**Information supplied**.
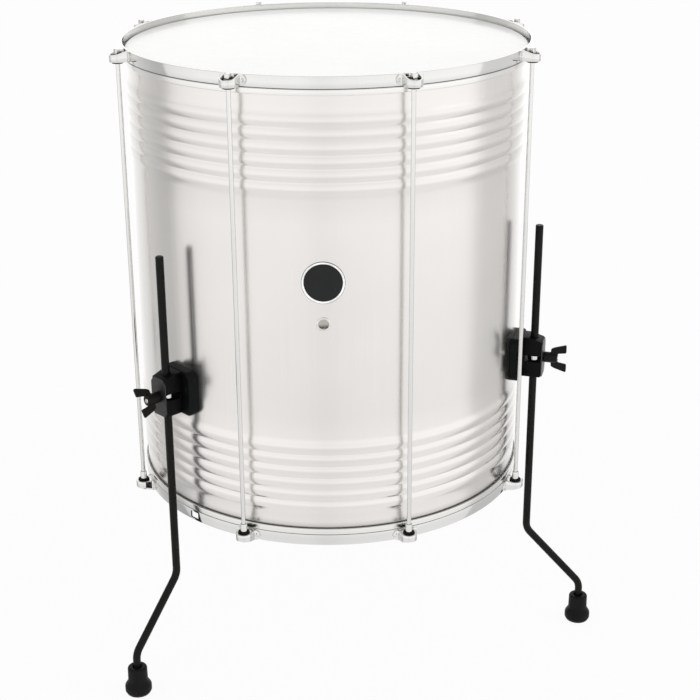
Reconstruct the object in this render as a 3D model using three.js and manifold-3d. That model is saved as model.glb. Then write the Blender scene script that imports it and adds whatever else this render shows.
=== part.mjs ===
// Surdo: a deep bass drum with a beaded aluminium shell, two heads held by pressed steel hoops,
// eight long tension rods, and three bent legs in eye-bolt clamps.
// Millimetres, +Z up. Angles round the drum start at the front (-Y) and grow towards +X.

import * as THREE from 'three';
import { mergeVertices } from 'three/addons/utils/BufferGeometryUtils.js';
import Module from 'manifold-3d';

const wasm = await Module();
wasm.setup();

// Fits and facets
const fit = 0.3;
const overrun = 2;
const ringSides = 32;
const rodSides = 8;
const boreSides = 12;
const arcSides = 8;
const cornerSides = 2;
const bendSides = 3;
const facetShare = Math.cos(Math.PI / ringSides);

// Shell: a rolled sheet with two groups of six beads, and edges turned in to carry the heads
const shellRadius = 251.6;
const shellWall = 1.6;
const shellLength = 566;
const edgeBend = 4;
const beadCount = 6;
const beadPitch = 15.8;
const beadHeight = 1.8;
const beadMargin = 34.3;
const beadShoulderShares = [0, 0.25, 0.75];
const underHoopHeight = 216.5;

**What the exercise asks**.
Isolate the lines above that contain the word "manifold" and copy them.

**Task answer**.
Reconstruct the object in this render as a 3D model using three.js and manifold-3d. That model is saved as model.glb. Then write the Blender scene script that imports it and adds whatever else this render shows.
import Module from 'manifold-3d';